### SET TASK:
Repeat everything in the material exactly.

### RECORDED INFORMATION:

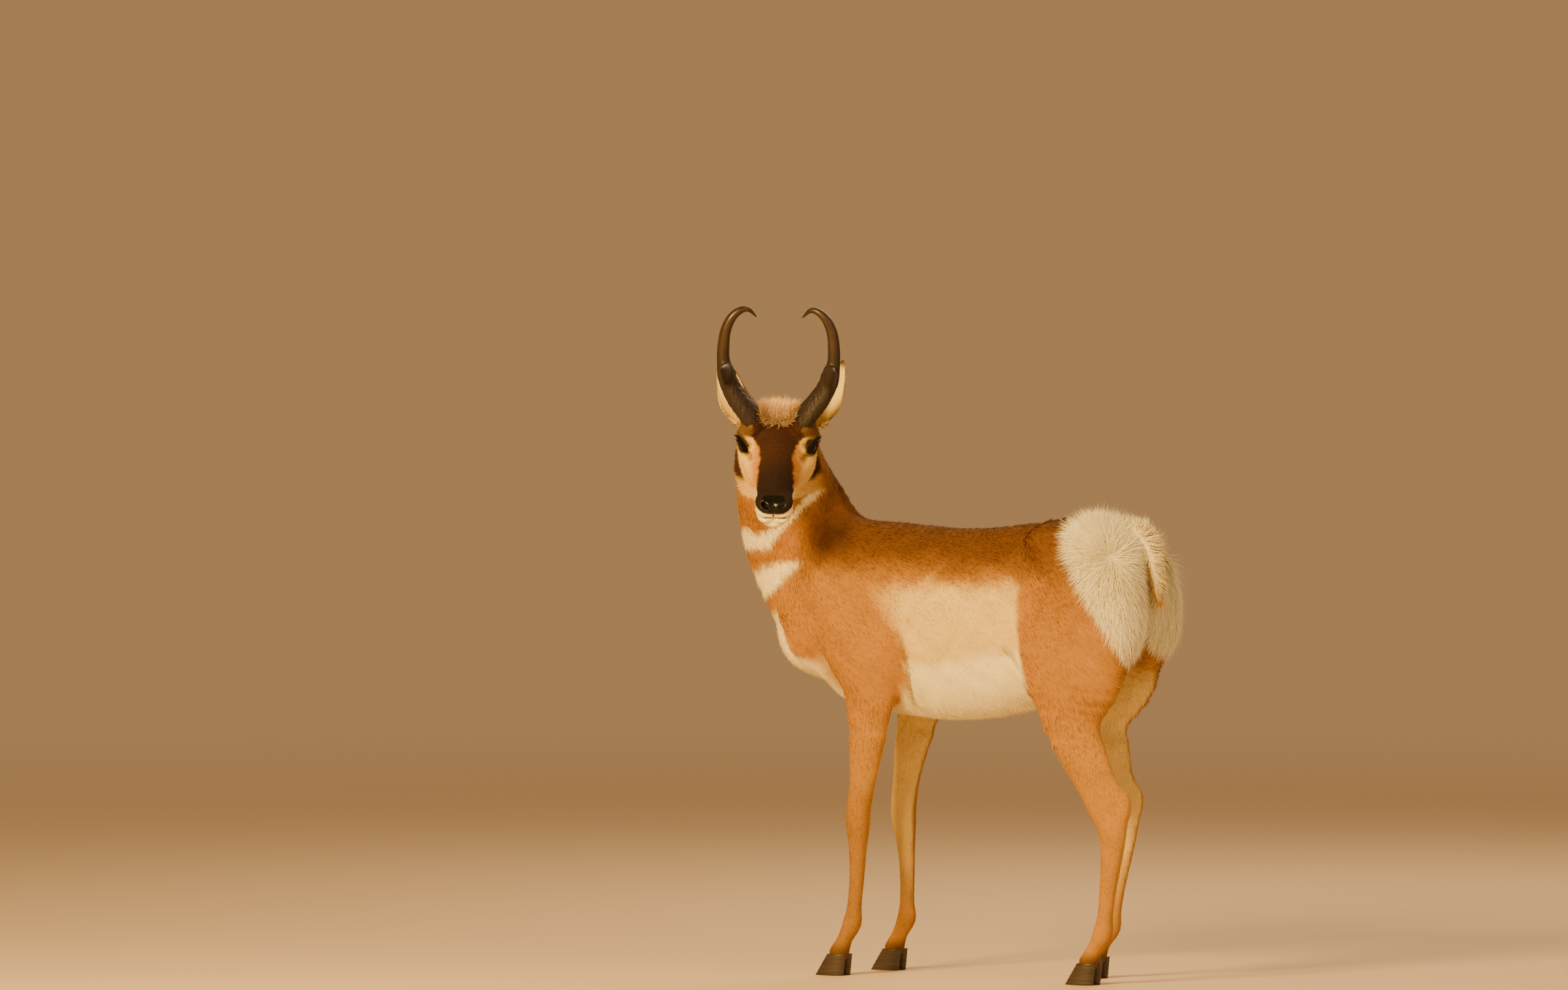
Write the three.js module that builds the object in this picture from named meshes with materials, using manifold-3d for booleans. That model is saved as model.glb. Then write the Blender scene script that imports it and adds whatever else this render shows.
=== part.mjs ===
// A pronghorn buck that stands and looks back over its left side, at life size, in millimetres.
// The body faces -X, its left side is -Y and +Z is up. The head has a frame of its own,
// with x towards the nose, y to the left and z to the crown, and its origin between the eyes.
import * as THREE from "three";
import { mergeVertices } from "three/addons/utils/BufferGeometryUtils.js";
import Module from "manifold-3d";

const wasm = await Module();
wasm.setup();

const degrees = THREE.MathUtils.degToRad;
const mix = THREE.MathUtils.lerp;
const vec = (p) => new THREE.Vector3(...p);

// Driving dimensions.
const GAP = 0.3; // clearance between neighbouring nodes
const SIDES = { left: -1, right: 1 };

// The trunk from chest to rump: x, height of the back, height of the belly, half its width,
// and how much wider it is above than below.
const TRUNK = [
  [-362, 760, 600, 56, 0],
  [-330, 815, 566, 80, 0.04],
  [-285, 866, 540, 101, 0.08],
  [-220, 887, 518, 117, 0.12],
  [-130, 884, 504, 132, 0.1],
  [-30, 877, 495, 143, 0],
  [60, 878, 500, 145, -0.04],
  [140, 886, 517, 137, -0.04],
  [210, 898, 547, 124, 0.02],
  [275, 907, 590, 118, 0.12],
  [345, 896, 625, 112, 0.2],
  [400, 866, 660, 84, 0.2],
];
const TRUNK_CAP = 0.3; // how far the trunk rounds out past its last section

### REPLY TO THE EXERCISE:
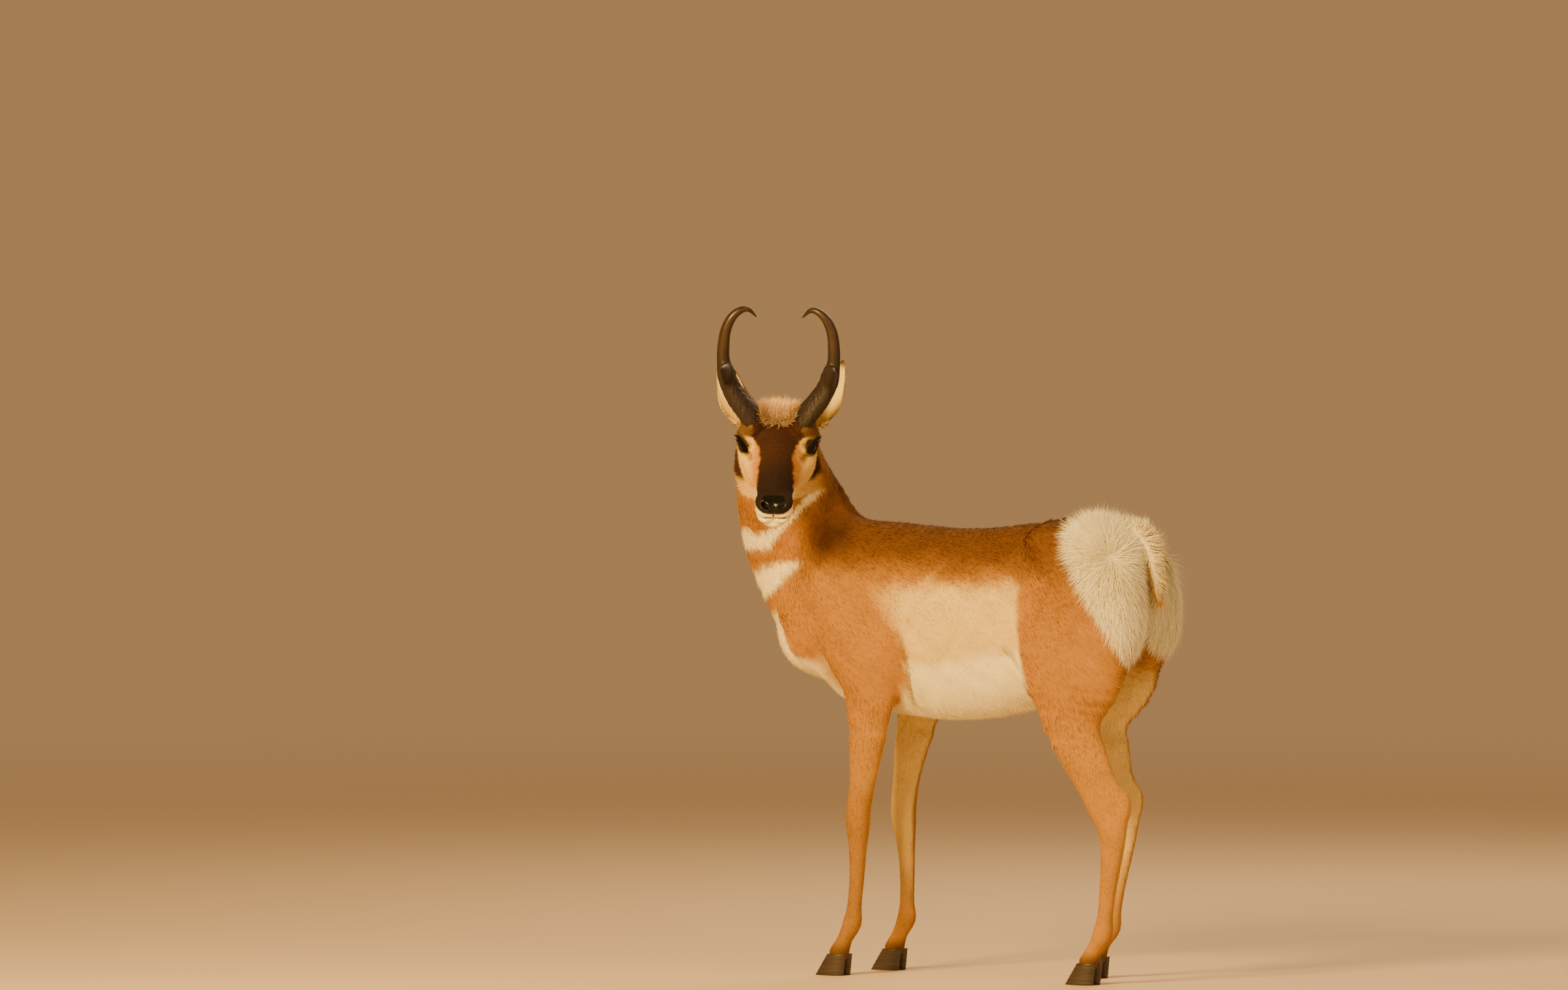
Write the three.js module that builds the object in this picture from named meshes with materials, using manifold-3d for booleans. That model is saved as model.glb. Then write the Blender scene script that imports it and adds whatever else this render shows.
=== part.mjs ===
// A pronghorn buck that stands and looks back over its left side, at life size, in millimetres.
// The body faces -X, its left side is -Y and +Z is up. The head has a frame of its own,
// with x towards the nose, y to the left and z to the crown, and its origin between the eyes.
import * as THREE from "three";
import { mergeVertices } from "three/addons/utils/BufferGeometryUtils.js";
import Module from "manifold-3d";

const wasm = await Module();
wasm.setup();

const degrees = THREE.MathUtils.degToRad;
const mix = THREE.MathUtils.lerp;
const vec = (p) => new THREE.Vector3(...p);

// Driving dimensions.
const GAP = 0.3; // clearance between neighbouring nodes
const SIDES = { left: -1, right: 1 };

// The trunk from chest to rump: x, height of the back, height of the belly, half its width,
// and how much wider it is above than below.
const TRUNK = [
  [-362, 760, 600, 56, 0],
  [-330, 815, 566, 80, 0.04],
  [-285, 866, 540, 101, 0.08],
  [-220, 887, 518, 117, 0.12],
  [-130, 884, 504, 132, 0.1],
  [-30, 877, 495, 143, 0],
  [60, 878, 500, 145, -0.04],
  [140, 886, 517, 137, -0.04],
  [210, 898, 547, 124, 0.02],
  [275, 907, 590, 118, 0.12],
  [345, 896, 625, 112, 0.2],
  [400, 866, 660, 84, 0.2],
];
const TRUNK_CAP = 0.3; // how far the trunk rounds out past its last section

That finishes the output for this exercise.